**Raw data**
———

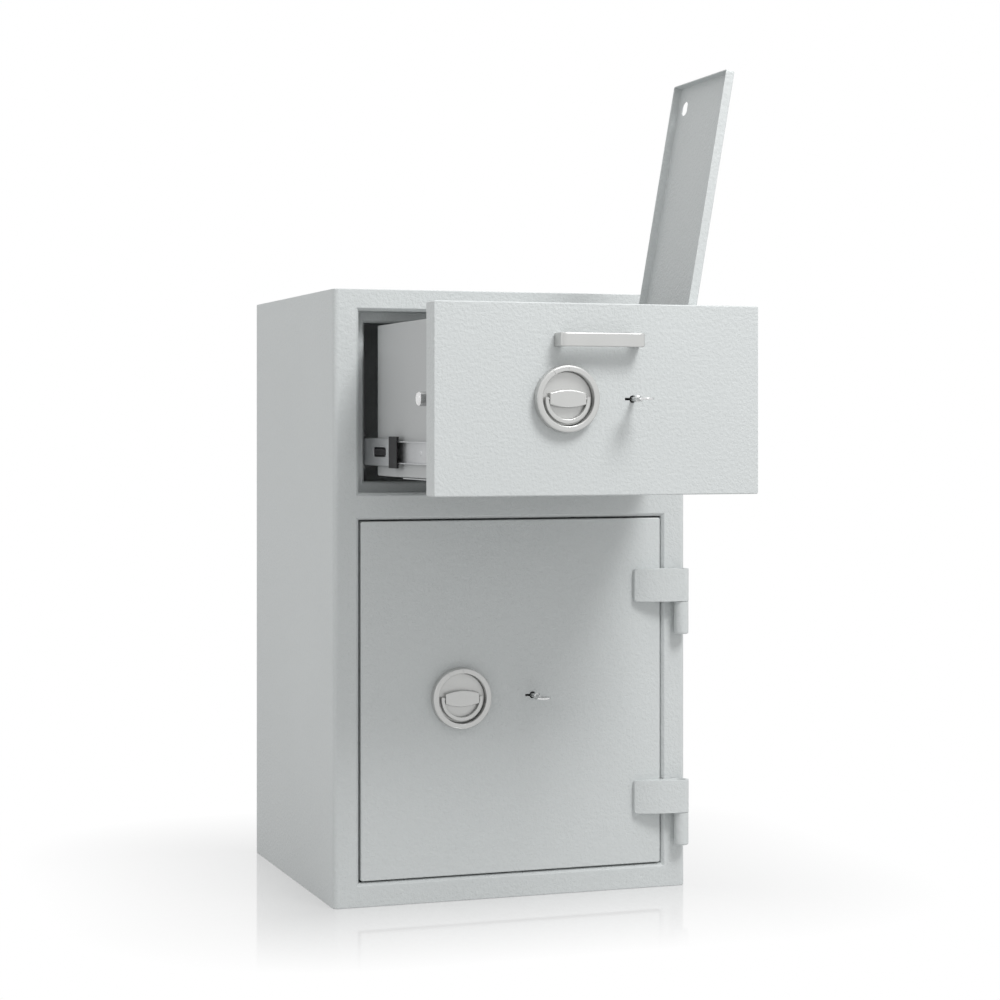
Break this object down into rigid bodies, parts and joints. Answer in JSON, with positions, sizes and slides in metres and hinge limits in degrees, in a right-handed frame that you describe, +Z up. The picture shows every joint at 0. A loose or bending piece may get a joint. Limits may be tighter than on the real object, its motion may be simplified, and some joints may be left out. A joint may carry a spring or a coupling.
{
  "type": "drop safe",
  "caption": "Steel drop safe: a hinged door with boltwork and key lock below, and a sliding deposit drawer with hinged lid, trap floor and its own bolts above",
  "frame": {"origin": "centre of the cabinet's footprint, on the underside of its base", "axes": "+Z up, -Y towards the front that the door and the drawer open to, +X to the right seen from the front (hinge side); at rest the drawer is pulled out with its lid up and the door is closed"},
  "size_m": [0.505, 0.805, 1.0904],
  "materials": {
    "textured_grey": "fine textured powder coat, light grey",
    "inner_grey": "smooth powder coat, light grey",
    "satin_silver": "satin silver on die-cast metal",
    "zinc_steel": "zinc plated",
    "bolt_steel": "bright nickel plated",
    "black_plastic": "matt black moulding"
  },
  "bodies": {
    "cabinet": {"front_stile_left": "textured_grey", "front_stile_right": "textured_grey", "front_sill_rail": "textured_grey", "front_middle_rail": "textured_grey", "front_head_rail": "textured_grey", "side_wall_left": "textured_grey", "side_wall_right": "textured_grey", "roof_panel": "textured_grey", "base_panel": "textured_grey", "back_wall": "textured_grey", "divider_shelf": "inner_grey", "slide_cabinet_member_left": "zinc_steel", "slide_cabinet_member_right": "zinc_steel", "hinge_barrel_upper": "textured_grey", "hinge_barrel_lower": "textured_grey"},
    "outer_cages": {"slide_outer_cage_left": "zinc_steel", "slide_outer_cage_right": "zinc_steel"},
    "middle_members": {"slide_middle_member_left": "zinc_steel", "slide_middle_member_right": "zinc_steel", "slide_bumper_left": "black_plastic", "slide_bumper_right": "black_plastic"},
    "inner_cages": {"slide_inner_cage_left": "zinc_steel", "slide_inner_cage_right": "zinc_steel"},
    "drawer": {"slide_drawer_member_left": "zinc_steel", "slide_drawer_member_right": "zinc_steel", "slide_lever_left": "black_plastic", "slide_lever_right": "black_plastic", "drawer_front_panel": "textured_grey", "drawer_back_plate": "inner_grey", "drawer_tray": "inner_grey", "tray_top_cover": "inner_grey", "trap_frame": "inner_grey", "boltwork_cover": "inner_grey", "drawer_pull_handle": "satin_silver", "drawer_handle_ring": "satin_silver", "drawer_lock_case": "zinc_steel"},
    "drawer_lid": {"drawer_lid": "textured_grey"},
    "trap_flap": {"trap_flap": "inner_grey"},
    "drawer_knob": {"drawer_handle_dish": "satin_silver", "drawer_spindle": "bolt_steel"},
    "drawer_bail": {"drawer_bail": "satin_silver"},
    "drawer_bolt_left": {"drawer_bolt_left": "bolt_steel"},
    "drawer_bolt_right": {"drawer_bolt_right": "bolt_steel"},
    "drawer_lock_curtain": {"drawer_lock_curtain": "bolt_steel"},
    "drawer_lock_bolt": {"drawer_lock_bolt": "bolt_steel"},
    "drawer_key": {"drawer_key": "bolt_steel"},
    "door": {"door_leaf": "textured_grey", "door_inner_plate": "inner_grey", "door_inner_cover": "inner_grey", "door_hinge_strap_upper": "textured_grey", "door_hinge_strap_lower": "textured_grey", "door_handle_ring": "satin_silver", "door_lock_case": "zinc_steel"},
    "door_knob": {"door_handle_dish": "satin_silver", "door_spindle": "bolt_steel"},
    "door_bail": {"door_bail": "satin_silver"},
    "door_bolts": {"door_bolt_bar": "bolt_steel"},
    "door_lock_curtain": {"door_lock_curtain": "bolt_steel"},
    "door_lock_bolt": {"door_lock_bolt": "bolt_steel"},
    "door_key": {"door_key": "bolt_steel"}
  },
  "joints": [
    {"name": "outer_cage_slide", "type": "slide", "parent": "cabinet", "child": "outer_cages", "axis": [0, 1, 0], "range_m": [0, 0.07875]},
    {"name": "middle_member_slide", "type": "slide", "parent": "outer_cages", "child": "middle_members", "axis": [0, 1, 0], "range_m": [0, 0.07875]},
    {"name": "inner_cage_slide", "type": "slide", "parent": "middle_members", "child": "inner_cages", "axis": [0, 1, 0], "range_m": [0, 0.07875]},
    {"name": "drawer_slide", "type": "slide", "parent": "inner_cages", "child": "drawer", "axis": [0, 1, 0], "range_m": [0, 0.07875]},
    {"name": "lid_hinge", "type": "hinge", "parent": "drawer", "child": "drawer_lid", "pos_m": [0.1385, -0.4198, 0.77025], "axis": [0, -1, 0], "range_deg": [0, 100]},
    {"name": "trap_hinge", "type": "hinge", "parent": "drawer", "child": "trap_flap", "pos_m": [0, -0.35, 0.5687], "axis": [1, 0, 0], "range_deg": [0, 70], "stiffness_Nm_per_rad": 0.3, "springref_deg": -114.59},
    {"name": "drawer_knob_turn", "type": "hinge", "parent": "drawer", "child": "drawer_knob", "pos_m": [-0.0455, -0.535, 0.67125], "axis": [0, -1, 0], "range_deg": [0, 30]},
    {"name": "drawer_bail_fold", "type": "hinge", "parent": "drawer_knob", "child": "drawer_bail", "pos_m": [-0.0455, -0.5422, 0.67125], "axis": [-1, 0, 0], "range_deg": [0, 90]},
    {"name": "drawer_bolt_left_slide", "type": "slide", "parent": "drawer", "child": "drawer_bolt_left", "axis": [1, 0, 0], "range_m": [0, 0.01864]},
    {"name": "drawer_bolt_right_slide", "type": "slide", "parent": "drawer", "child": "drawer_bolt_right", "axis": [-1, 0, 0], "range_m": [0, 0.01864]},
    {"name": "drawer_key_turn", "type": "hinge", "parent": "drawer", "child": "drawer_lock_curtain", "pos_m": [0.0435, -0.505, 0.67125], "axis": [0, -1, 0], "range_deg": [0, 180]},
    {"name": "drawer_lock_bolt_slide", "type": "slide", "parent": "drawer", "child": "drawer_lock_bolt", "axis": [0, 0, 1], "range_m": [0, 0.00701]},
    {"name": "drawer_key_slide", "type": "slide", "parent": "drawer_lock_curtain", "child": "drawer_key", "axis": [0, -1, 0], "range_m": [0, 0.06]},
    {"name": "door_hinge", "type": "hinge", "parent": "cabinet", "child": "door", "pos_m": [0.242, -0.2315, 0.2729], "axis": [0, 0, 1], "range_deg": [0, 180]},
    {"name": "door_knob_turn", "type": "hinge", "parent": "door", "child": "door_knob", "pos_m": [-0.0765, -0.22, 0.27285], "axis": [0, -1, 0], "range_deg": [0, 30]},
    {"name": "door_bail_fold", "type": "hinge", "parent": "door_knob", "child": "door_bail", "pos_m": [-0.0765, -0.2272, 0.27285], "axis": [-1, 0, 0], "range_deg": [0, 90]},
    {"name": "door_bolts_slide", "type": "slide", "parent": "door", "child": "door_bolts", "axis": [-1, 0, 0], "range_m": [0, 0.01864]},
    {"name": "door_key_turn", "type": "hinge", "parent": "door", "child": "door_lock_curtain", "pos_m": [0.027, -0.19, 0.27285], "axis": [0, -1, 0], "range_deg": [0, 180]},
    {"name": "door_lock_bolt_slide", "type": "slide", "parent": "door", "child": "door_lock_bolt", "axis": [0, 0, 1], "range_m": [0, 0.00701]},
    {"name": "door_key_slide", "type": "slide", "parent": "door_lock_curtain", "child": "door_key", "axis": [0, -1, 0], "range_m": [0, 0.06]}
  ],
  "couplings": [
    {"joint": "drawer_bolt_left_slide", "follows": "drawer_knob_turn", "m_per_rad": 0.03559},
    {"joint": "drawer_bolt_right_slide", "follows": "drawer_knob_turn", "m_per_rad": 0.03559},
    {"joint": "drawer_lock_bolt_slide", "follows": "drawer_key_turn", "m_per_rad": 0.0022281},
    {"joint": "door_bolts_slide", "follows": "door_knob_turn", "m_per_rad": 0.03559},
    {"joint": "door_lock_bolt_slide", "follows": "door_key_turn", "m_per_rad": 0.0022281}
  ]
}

———

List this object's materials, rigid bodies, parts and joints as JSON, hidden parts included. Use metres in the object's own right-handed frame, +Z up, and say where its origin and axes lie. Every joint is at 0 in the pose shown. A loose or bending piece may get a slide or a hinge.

———

**Task to carry out**
In the entries above, how many lines contain the word "materials"? Answer with the number only.

**Exercise answer**
2